During the years between the Razumovskys and the late quartets, Beethoven composed only two isolated specimens in the medium, the “Harp” Quartet, Op. 74 and the “Serioso” Quartet, Op. 95, both of which extend the language of the Razumovsky set but don’t fundamentally extend it. From the bold opening chords of Op. 127, however, you know you’re in a new sonic space where old harmonic and architectonic assumptions no longer apply.

The sinuous, rising melody that emerges from these chords, partly framed by them, partly a response to them, partly a flight from them, suggests a whole new set of possible relations between thematic materials, and thus in the structure of musical composition and progression itself. Classical music is still dealing with this legacy today, and if Op. 127 gets less than its due, it is perhaps because its four-movement layout seems traditional in contrast to its startling successors, with their even more innovative formal experiments, abrupt shifts and sequences, and more difficult paths to final unity.

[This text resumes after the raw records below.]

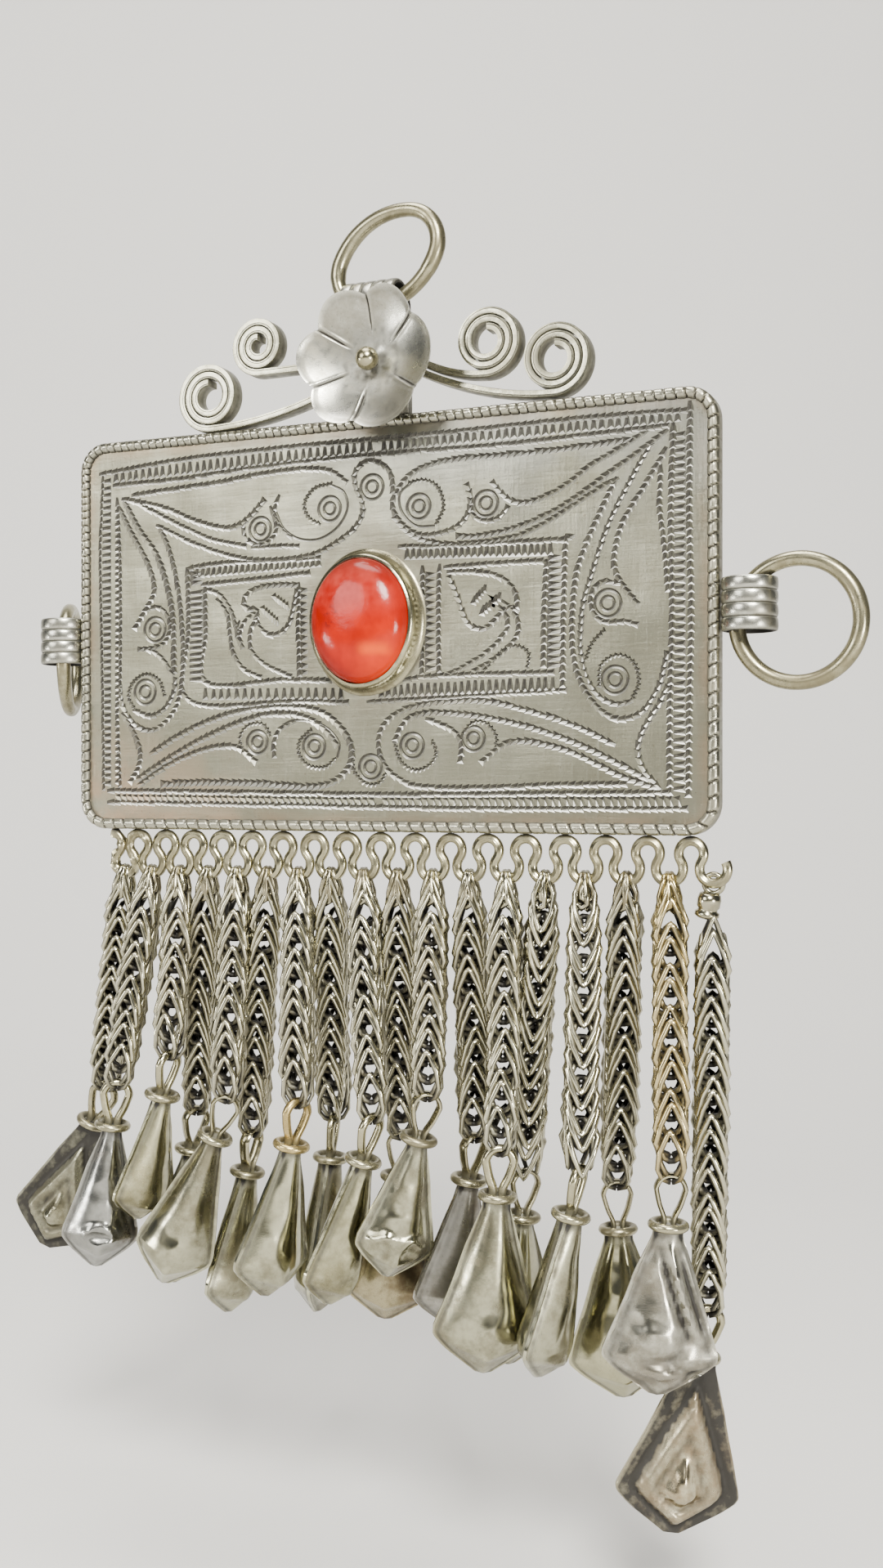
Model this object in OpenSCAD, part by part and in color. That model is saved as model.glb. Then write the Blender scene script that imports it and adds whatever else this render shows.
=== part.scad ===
/* [Plate] */
// Width of the plate
plate_w = 79.6; // [76:0.1:82]
// Height of the plate
plate_h = 47.1; // [46:0.1:48]
// Corner radius of the plate
corner_r = 3.5; // [2.5:0.1:4]
// Thickness of the engraved sheet
sheet_t = 1.2; // [0.8:0.1:1.4]
// Width of the border wire, seen from the front
rim_w = 1.3; // [1:0.05:1.5]
// Depth of the border from front to back
rim_d = 2.6; // [2.4:0.05:2.8]
// How far the border stands in front of the sheet
rim_proud = 0.6; // [0.4:0.05:0.7]

/* [Stone] */
// Half width of the oval stone
stone_a = 6.1; // [5.5:0.1:6.5]
// Half height of the oval stone
stone_b = 7.2; // [6.5:0.1:7.6]
// How far the dome stands in front of the sheet
stone_dome = 4.6; // [4:0.1:5]
// Height of the bezel wall that holds the stone
bezel_h = 2; // [1.6:0.1:2.4]

/* [Flower] */
// Radius of one petal
petal_r = 4; // [3.8:0.05:4.2]
// Distance from the flower's centre to a petal's centre
petal_out = 4.3; // [4.1:0.05:4.4]
// Radius that the petals are dished to
dish_r = 13.6; // [13:0.1:15]
// Radius of the ball in the middle
ball_r = 1.3; // [1.1:0.05:1.4]

/* [Scrolls] */
// Thickness of the scrolled strip
strip_t = 0.78; // [0.6:0.02:0.8]
// Depth of the scrolled strip from front to back
strip_d = 2.1; // [1.8:0.1:2.4]
// Turns of each scroll
scroll_turns = 2.5; // [2.25:0.25:2.5]

/* [Rings and bails] */
// Outer radius of a bail tube over its ribs
bail_r = 2.95; // [2.9:0.01:3]
// Radius of a bail's bore
bail_bore_r = 2.4; // [2.38:0.01:2.45]
// Length of each side bail
bail_len = 5.6; // [5:0.1:5.7]
// Radius of the side rings, to the middle of the wire
ring_r = 6.35; // [6.3:0.01:6.4]
// Radius of the ring wire
ring_wire_r = 0.82; // [0.75:0.01:0.85]
// Angle that the left ring is swung towards the back
left_swing = 62; // [30:1:80]

/* [Fringe] */
// Radius of the wire that carries the chains
hanger_wire_r = 0.475; // [0.45:0.005:0.5]
// Radius of the hanger wire's upper loops, to the middle of the wire
upper_loop_r = 1.35; // [1.3:0.01:1.36]
// Radius of its lower loops
lower_loop_r = 1.5; // [1.45:0.01:1.52]
// Radius of a chain
chain_r = 1.6; // [1.4:0.05:1.65]
// Half width of a drop
drop_w = 5.7; // [5.2:0.1:5.8]
// Half depth of a drop
drop_d = 3; // [2.6:0.1:3.1]
// Length of a drop below its collar
drop_l = 18.4; // [17:0.1:18.6]

/* [Hidden] */
UPPER_LOOPS = 17;
FRINGE = UPPER_LOOPS + 1;
function two(i) = str(i < 10 ? "0" : "", i);
chain_names = [for (i = [1:FRINGE]) str("chain_", two(i))];
drop_names = [for (i = [1:FRINGE]) str("drop_", two(i))];

silver = "#b9b6a6";
pale_silver = "#cfcdc0";
gap = 0.05;
fine = 48;
// Wire arcs stop just short of each other and a thinner pin joins them inside
arc_cut = 0.5;
pin_share = 0.8;
pin_len = 0.3;

// Everything is first laid out from the middle of the sheet's front face, x right, y back, z up
half_w = plate_w / 2;
half_h = plate_h / 2;
mid_y = rim_d / 2 - rim_proud;

stone_x = -0.8;
stone_z = 0.3;
bezel_wall = 0.45;
stone_fit = 0.12;

flower_x = 1.3;
flower_z = 29;
flower_back = mid_y - bail_r - gap;
petal_t = 0.7;
post_r = 0.6;
boss_r = 1.2;

top_bail_x = -0.2;
top_bail_z = 36.15;
top_bail_half = 3.3;
top_ribs = 5;
side_ribs = 4;
side_bail_x = half_w + bail_r + gap;
right_bail_z = 0.5;
left_bail_z = -0.5;
tab_w = 6;
tab_t = 1.2;

// The oval top ring is four arcs, its long axis rising to the right
top_ring_x = 1.4;
top_ring_z = 41.5;
top_ring_tilt = 30;
top_ring_a = 6.6;
top_ring_b = 4.8;
top_ring_side_r = 3.9;
top_ring_off = top_ring_a - top_ring_side_r;
top_ring_long_r = (top_ring_off * top_ring_off + top_ring_b * top_ring_b
    - top_ring_side_r * top_ring_side_r) / (2 * (top_ring_b - top_ring_side_r));
top_ring_low = top_ring_long_r - top_ring_b;
top_ring_half = atan(top_ring_off / top_ring_low);

// The origin of the part is the point inside the top ring where it hangs
hang_x = 1;
hang_arc_x = top_ring_x + top_ring_low * sin(top_ring_tilt);
hang_arc_z = top_ring_z - top_ring_low * cos(top_ring_tilt);
hang_z = hang_arc_z + sqrt(pow(top_ring_long_r - ring_wire_r, 2) - pow(hang_x - hang_arc_x, 2));

ring_reach = 5;
right_ring_z = right_bail_z + bail_len / 2 - 4.65;
left_ring_z = left_bail_z + bail_len / 2 - 4.65;

// Each scroll: centre x and z, outer radius, and the height where its strip leaves the tab
SCROLL_X = 0;
SCROLL_Z = 1;
SCROLL_R = 2;
SCROLL_ROOT = 3;
right_scrolls = [
    [13.9, 30.75, 4.1, 29.9],
    [21.8, half_h + 4.45 + gap, 4.25, 28.6]];
left_scrolls = [
    [-14.9, 33.2, 3.6, 30.2],
    [-21.6, half_h + 4.25 + gap, 4.25, 28.4]];

// The hanger wire's loops widen slightly from left to right
loops_start = -31.9;
loop_pitch = 3.835;
loop_growth = 0.028;
loops_z = -half_h - gap - hanger_wire_r - upper_loop_r;
function upper_x(i) = loops_start + i * (loop_pitch + i * loop_growth);
function lower_x(i) = (upper_x(i - 1) + upper_x(i)) / 2;
function loop_half(i) = (upper_x(i) - upper_x(i - 1)) / 2;
function lower_drop(i) = sqrt(pow(upper_loop_r + lower_loop_r, 2) - pow(loop_half(i), 2));
function lower_z(i) = loops_z - lower_drop(i);
function join_angle(i) = atan(lower_drop(i) / loop_half(i));

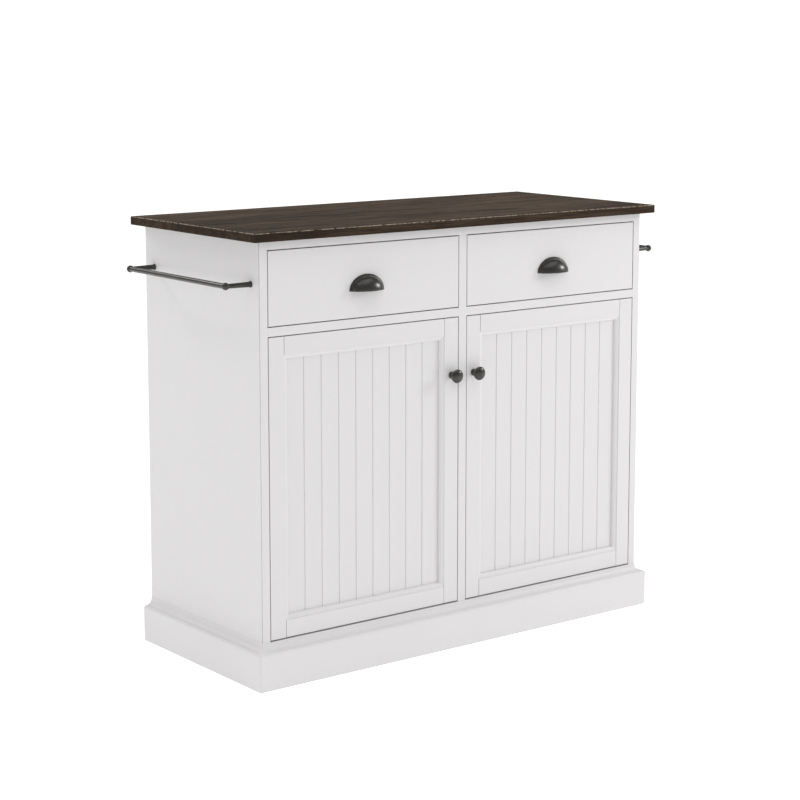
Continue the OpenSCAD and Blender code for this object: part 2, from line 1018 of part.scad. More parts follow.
worktop();
side_panel(LEFT);  // side_panel_left
side_panel(RIGHT);  // side_panel_right
centre_partition();
cabinet_floor();
back_panel();
top_rail_front();
top_rail_rear();
mid_rail(LEFT);  // mid_rail_left
mid_rail(RIGHT);  // mid_rail_right
plinth_front();
plinth_side(LEFT);  // plinth_left
plinth_side(RIGHT);  // plinth_right
plinth_rear();
shelf(LEFT);  // shelf_left
shelf(RIGHT);  // shelf_right
shelf_pins();
towel_bar(LEFT);  // towel_bar_left
towel_bar(RIGHT);  // towel_bar_right
towel_posts();
carcass_screws();
slide_outer_members();
hinge_plates();
hinge_arms();
door_hinge_stile(LEFT);  // door_left_hinge_stile
door_lock_stile(LEFT);  // door_left_lock_stile
door_top_rail(LEFT);  // door_left_top_rail
door_bottom_rail(LEFT);  // door_left_bottom_rail
door_panel(LEFT);  // door_left_panel
door_hinge_cups(LEFT);  // door_left_hinge_cups
knob(LEFT);  // knob_left
knob_screw(LEFT);  // knob_screw_left
door_hinge_stile(RIGHT);  // door_right_hinge_stile
door_lock_stile(RIGHT);  // door_right_lock_stile
door_top_rail(RIGHT);  // door_right_top_rail
door_bottom_rail(RIGHT);  // door_right_bottom_rail
door_panel(RIGHT);  // door_right_panel
door_hinge_cups(RIGHT);  // door_right_hinge_cups
knob(RIGHT);  // knob_right
knob_screw(RIGHT);  // knob_screw_right
hinge_inner_links(LEFT);  // hinge_inner_links_left
hinge_outer_links(LEFT);  // hinge_outer_links_left
hinge_inner_links(RIGHT);  // hinge_inner_links_right
hinge_outer_links(RIGHT);  // hinge_outer_links_right
drawer_front(LEFT);  // drawer_left_front
drawer_sides(LEFT);  // drawer_left_sides
drawer_back(LEFT);  // drawer_left_back
drawer_bottom(LEFT);  // drawer_left_bottom
cup_pull(LEFT);  // cup_pull_left
pull_screws(LEFT);  // pull_screws_left
slide_inner_members(LEFT);  // slide_inner_members_left
slide_mid_members(LEFT);  // slide_mid_members_left
drawer_front(RIGHT);  // drawer_right_front
drawer_sides(RIGHT);  // drawer_right_sides
drawer_back(RIGHT);  // drawer_right_back
drawer_bottom(RIGHT);  // drawer_right_bottom
cup_pull(RIGHT);  // cup_pull_right
pull_screws(RIGHT);  // pull_screws_right
slide_inner_members(RIGHT);  // slide_inner_members_right
slide_mid_members(RIGHT);  // slide_mid_members_right
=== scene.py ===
"""A white kitchen island cabinet with a stained worktop, drawers over doors and
bronze hardware.

Each operator finishes one group of pieces: it softens the edges of the boards,
builds the turned, cast and moulded pieces, and gives every piece its material.
"""

import math

import bmesh
import bpy
from bpy.props import FloatProperty, FloatVectorProperty, PointerProperty
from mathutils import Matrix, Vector


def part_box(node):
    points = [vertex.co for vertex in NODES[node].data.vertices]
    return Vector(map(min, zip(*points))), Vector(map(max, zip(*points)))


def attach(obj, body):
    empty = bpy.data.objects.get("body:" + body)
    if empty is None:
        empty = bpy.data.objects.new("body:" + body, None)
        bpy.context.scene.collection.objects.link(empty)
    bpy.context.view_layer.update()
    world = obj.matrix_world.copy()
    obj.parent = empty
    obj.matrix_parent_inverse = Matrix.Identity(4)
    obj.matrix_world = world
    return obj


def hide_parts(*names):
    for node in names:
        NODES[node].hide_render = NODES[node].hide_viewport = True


bl_info = {
    "name": "Kitchen Island Cabinet",
    "version": (1, 0, 0),
    "blender": (4, 5, 0),
    "location": "View3D > Sidebar > Island",
    "description": "Builds the finishes and hardware of a kitchen island cabinet",
    "category": "Add Mesh",
}

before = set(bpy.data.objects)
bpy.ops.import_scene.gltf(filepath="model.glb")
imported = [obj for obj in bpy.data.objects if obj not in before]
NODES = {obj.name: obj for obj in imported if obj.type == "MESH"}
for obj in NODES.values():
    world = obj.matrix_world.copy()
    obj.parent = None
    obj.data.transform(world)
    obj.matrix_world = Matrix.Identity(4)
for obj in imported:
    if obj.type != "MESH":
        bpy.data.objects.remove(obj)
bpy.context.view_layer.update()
SIDES = ("left", "right")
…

The Orion played this work with no less skill and finesse than the other pieces on the program, but its performance left me less satisfied with the result. Contrasts were muted or blurred, and there was a lack of breathability in the music. You can play it smooth in Wagner or Debussy, but Beethoven is a crag, not a hill, especially in the late works. You can brush his coat, but you will never make him a gentleman.

What, When, Where

The Orion Quartet, with guest oboist Richard Woodhams. Presented by the Philadelphia Chamber Music Society. Mozart, Oboe Quartet in F, K. 370; Kirchner, Quartet No. 1; Beethoven, Quartet No. 12 in E-flat, Op. 127. January 10, 2016 at the Kimmel Center, Broad and Spruce Streets, Philadelphia. 215-569-8080 or pcmsconcerts.org.